:: Goal ::
Set down, exactly as they appear, the lines from the line holding "back_coat();" through the line holding "low, high = Vector((1e9,)", inclusive; output nothing outside that range.

:: Stored data ::
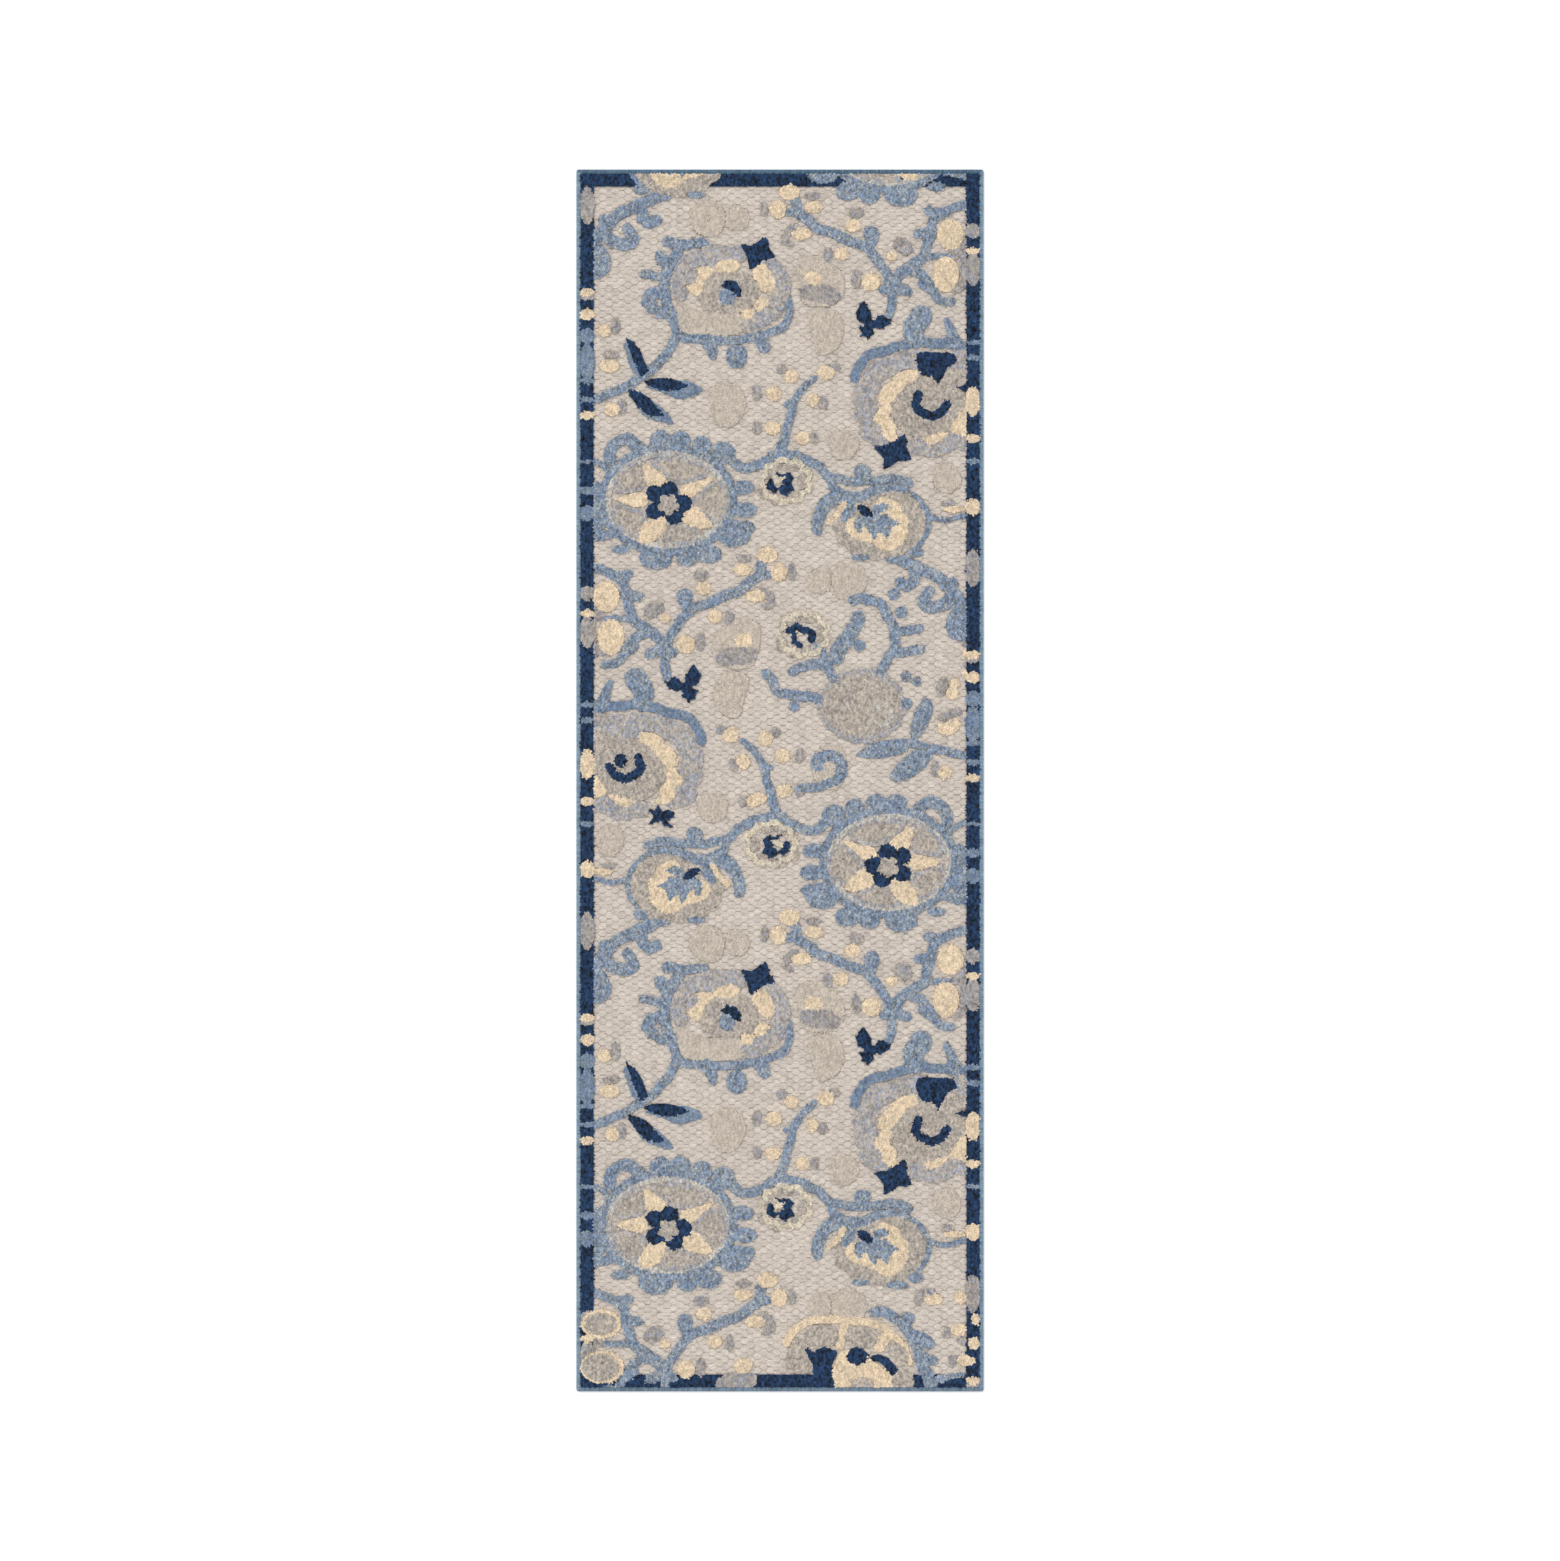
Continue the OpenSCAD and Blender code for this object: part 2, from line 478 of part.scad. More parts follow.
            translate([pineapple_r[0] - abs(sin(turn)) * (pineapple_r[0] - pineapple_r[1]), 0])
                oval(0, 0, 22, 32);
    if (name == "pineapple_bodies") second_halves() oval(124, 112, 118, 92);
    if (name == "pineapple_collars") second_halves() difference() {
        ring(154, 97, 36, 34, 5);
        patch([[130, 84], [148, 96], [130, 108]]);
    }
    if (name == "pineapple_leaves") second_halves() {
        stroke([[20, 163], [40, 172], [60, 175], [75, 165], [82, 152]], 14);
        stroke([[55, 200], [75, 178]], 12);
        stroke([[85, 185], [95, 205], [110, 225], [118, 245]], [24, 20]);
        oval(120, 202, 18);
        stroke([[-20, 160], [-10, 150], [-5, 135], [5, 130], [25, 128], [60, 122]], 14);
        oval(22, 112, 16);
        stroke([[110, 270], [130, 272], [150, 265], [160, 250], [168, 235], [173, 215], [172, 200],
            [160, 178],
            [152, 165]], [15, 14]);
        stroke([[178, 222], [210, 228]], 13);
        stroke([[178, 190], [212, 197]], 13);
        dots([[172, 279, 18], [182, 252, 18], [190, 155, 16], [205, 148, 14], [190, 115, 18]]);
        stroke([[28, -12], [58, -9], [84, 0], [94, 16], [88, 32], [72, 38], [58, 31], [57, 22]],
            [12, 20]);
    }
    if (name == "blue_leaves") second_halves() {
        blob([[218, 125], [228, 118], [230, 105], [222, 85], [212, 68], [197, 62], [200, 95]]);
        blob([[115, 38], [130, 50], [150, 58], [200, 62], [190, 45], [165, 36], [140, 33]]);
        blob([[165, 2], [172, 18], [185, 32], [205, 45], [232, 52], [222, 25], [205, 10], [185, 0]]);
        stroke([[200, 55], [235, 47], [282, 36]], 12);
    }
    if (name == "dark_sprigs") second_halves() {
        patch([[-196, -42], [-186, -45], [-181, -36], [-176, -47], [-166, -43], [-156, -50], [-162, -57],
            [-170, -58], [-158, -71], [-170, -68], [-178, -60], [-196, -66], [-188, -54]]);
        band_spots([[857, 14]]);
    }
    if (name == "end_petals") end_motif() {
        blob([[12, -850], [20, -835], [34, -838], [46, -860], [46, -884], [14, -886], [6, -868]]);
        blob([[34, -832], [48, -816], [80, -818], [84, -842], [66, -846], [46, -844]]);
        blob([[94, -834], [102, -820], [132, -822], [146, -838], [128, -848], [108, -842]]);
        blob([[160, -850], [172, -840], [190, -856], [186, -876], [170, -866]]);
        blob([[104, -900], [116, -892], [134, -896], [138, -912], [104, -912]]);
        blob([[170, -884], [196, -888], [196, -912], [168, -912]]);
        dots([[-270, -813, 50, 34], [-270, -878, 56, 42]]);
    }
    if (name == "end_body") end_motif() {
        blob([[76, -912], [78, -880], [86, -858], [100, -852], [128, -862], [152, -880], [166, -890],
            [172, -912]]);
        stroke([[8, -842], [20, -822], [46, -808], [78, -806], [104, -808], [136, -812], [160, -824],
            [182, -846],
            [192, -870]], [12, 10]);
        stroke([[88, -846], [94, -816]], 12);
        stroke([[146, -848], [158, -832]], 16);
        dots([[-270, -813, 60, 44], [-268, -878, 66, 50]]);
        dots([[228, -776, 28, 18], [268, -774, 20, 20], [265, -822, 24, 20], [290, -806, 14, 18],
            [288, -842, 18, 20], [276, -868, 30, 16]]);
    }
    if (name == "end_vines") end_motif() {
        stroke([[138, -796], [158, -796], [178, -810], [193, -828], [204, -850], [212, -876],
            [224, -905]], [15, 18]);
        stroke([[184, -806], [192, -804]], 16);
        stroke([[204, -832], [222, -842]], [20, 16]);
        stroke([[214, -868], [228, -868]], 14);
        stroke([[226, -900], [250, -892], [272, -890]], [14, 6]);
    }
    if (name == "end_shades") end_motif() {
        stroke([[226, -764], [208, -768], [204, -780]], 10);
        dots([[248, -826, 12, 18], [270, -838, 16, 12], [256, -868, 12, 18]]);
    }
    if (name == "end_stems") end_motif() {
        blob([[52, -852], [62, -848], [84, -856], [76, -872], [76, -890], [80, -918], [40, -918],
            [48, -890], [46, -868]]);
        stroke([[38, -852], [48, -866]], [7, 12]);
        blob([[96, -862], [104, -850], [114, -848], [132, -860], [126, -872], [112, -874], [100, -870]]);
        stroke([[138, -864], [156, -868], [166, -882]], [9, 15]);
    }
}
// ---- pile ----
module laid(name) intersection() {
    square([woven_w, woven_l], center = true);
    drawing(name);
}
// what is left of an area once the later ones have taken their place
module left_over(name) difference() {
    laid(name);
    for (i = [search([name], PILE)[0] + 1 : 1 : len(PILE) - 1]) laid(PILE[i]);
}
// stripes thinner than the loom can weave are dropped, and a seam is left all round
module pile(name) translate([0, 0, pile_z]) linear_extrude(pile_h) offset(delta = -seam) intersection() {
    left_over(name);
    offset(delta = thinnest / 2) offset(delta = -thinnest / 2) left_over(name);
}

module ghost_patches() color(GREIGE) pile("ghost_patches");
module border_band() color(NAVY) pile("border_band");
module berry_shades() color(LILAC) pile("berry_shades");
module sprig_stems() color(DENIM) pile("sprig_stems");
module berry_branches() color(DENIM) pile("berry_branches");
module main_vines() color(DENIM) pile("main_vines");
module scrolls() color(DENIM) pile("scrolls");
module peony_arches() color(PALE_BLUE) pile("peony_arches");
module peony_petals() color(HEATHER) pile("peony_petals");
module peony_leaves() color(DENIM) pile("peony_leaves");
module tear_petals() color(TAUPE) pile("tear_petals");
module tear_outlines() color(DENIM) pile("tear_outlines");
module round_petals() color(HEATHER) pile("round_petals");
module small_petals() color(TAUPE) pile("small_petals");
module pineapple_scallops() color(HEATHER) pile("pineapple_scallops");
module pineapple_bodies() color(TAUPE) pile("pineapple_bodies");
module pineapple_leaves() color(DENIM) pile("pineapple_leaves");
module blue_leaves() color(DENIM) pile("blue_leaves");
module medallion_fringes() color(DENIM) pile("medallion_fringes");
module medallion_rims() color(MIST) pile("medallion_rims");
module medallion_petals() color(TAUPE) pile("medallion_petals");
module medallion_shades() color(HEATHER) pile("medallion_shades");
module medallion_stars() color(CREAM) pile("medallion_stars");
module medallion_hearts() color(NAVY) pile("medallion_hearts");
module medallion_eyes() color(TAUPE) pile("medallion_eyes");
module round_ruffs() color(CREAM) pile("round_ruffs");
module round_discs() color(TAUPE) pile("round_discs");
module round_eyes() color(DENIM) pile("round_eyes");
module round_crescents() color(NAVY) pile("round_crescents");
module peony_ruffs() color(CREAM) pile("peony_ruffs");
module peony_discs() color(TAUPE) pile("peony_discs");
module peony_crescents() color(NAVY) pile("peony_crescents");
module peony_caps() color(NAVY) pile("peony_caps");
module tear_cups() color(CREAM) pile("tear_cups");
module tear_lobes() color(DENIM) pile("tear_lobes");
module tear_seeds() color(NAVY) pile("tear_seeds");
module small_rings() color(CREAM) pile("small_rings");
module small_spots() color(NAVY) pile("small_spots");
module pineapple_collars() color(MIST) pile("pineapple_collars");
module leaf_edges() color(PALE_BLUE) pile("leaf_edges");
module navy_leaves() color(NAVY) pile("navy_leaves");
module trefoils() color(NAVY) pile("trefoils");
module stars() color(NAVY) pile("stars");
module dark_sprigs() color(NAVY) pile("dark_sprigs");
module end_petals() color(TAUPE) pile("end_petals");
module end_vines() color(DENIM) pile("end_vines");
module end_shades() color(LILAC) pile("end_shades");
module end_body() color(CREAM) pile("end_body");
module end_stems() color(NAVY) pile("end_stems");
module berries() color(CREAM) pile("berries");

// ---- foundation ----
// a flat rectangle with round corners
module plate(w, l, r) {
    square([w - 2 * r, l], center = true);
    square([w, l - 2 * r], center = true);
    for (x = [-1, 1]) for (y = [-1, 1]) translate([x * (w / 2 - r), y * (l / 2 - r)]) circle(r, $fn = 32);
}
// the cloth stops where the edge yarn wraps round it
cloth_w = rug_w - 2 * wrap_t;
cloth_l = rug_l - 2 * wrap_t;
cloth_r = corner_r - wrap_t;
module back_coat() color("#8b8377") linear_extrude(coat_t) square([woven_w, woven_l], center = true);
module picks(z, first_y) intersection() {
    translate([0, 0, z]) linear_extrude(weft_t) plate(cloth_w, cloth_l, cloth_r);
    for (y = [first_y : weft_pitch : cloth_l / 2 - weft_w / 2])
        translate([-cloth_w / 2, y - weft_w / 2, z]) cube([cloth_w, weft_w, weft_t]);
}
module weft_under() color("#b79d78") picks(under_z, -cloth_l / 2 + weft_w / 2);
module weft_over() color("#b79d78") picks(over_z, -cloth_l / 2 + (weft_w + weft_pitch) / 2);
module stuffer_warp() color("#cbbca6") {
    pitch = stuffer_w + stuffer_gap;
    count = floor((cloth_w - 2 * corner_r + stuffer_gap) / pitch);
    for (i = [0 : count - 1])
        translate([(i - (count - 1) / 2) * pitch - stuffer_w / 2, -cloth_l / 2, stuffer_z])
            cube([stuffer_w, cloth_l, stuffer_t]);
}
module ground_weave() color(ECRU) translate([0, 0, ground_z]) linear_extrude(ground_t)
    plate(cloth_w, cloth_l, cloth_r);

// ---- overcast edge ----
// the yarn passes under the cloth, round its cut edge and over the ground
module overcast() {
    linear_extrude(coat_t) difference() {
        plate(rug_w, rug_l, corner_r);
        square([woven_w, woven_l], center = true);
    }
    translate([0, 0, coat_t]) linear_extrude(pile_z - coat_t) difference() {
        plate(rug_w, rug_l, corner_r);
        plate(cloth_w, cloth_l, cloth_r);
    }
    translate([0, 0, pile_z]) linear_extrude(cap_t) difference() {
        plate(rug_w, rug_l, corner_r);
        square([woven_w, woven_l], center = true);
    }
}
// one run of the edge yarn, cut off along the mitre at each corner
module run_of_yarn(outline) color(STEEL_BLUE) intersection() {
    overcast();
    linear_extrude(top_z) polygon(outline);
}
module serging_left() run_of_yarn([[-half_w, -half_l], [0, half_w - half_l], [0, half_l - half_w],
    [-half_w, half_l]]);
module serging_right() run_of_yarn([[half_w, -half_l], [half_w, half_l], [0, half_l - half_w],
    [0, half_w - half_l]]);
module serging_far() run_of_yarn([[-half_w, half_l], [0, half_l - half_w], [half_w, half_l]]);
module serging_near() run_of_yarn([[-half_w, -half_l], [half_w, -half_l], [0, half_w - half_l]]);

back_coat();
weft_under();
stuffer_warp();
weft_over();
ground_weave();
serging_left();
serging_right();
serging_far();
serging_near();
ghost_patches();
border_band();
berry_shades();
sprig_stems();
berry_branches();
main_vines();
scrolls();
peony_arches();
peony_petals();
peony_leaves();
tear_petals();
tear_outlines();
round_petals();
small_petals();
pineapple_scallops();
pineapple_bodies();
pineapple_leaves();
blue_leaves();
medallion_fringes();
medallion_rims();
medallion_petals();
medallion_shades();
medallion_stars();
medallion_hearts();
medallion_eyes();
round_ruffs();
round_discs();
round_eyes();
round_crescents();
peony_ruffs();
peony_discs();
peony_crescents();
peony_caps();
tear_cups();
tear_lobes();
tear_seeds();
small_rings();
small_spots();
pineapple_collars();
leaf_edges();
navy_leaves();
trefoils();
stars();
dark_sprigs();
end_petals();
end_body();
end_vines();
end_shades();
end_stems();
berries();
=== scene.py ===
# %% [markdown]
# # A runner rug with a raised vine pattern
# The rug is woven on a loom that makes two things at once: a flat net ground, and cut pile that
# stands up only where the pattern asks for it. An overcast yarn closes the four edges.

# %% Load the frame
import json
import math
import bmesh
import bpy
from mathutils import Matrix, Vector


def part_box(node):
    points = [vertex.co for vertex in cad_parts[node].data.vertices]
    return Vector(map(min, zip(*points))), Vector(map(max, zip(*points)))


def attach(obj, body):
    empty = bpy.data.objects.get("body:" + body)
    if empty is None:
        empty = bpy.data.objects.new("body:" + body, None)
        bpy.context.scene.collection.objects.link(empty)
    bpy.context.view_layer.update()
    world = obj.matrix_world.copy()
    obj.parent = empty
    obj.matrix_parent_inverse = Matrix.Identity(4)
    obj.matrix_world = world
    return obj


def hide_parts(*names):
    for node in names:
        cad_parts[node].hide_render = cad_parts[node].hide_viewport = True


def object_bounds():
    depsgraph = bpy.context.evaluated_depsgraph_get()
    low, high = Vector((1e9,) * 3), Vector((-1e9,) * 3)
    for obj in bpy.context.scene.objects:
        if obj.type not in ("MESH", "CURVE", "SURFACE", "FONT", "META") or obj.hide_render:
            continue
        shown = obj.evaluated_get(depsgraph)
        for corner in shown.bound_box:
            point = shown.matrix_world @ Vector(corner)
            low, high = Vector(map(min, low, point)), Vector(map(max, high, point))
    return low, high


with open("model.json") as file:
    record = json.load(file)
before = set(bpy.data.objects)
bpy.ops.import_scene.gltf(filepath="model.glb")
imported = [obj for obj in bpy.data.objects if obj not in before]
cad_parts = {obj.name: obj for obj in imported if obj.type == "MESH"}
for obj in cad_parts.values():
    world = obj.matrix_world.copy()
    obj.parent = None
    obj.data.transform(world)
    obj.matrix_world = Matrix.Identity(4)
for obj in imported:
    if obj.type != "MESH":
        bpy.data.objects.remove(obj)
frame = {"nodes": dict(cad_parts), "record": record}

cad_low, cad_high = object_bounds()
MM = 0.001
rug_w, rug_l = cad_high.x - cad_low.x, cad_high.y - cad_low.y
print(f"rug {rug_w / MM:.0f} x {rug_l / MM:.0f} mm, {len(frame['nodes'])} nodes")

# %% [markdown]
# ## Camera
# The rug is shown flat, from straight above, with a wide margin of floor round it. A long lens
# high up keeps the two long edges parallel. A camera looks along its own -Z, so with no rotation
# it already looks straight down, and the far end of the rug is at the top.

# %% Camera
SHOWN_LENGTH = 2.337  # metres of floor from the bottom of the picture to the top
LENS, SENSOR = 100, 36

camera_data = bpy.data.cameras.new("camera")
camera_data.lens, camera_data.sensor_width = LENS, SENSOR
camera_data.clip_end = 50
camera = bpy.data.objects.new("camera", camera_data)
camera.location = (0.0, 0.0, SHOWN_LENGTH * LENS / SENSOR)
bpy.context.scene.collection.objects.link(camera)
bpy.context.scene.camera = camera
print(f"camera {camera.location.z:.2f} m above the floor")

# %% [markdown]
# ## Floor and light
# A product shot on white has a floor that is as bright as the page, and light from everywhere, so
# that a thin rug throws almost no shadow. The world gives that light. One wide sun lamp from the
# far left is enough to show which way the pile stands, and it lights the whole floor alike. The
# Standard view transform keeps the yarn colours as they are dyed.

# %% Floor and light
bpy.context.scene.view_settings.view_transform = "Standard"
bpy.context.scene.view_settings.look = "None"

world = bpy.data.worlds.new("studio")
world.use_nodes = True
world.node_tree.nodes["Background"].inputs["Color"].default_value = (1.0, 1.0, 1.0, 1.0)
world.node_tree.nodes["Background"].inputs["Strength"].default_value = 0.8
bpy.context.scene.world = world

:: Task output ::
back_coat();
weft_under();
stuffer_warp();
weft_over();
ground_weave();
serging_left();
serging_right();
serging_far();
serging_near();
ghost_patches();
border_band();
berry_shades();
sprig_stems();
berry_branches();
main_vines();
scrolls();
peony_arches();
peony_petals();
peony_leaves();
tear_petals();
tear_outlines();
round_petals();
small_petals();
pineapple_scallops();
pineapple_bodies();
pineapple_leaves();
blue_leaves();
medallion_fringes();
medallion_rims();
medallion_petals();
medallion_shades();
medallion_stars();
medallion_hearts();
medallion_eyes();
round_ruffs();
round_discs();
round_eyes();
round_crescents();
peony_ruffs();
peony_discs();
peony_crescents();
peony_caps();
tear_cups();
tear_lobes();
tear_seeds();
small_rings();
small_spots();
pineapple_collars();
leaf_edges();
navy_leaves();
trefoils();
stars();
dark_sprigs();
end_petals();
end_body();
end_vines();
end_shades();
end_stems();
berries();
=== scene.py ===
# %% [markdown]
# # A runner rug with a raised vine pattern
# The rug is woven on a loom that makes two things at once: a flat net ground, and cut pile that
# stands up only where the pattern asks for it. An overcast yarn closes the four edges.

# %% Load the frame
import json
import math
import bmesh
import bpy
from mathutils import Matrix, Vector


def part_box(node):
    points = [vertex.co for vertex in cad_parts[node].data.vertices]
    return Vector(map(min, zip(*points))), Vector(map(max, zip(*points)))


def attach(obj, body):
    empty = bpy.data.objects.get("body:" + body)
    if empty is None:
        empty = bpy.data.objects.new("body:" + body, None)
        bpy.context.scene.collection.objects.link(empty)
    bpy.context.view_layer.update()
    world = obj.matrix_world.copy()
    obj.parent = empty
    obj.matrix_parent_inverse = Matrix.Identity(4)
    obj.matrix_world = world
    return obj


def hide_parts(*names):
    for node in names:
        cad_parts[node].hide_render = cad_parts[node].hide_viewport = True


def object_bounds():
    depsgraph = bpy.context.evaluated_depsgraph_get()
    low, high = Vector((1e9,) * 3), Vector((-1e9,) * 3)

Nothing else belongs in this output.